- Born: 16 December 1933 Maharashtra, India
- Died: 21 December 2023 (aged 90) Chhatrapati Sambhajinagar, Maharashtra, India
- Occupations: Scholar, folklorist, educator
- Known for: Marathi folk literature
- Awards: Padma Shri (2023)

= Prabhakar Bhanudas Mande =

Prabhakar Bhanudas Mande (16 December 1933 – 21 December 2023) was an Indian scholar of folklore, folk culture, and literature from Maharashtra. He was associated with the academic study and institutionalisation of folklore in higher education in Maharashtra. He received the Padma Shri in 2023 in the field of Literature and Education.

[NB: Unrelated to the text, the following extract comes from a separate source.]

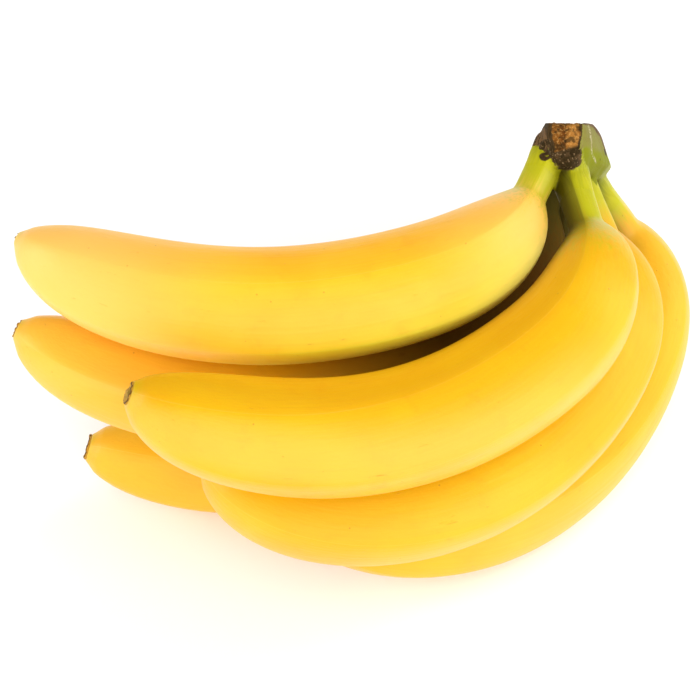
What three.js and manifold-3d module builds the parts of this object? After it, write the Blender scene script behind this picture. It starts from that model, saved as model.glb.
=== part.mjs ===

==Early life and education==
Mande was born on 16 December 1933 in Maharashtra. He completed his Ph.D. in 1967 with a focus on analytical studies of folklore.

==Academic career==
He began his career in 1955 as a teacher at a government school in Pishor, Aurangabad district. In 1961, he joined Shri Shivaji College, Parbhani. He later served as a Reader at Marathwada University for 17 years and retired as a senior professor in 1993.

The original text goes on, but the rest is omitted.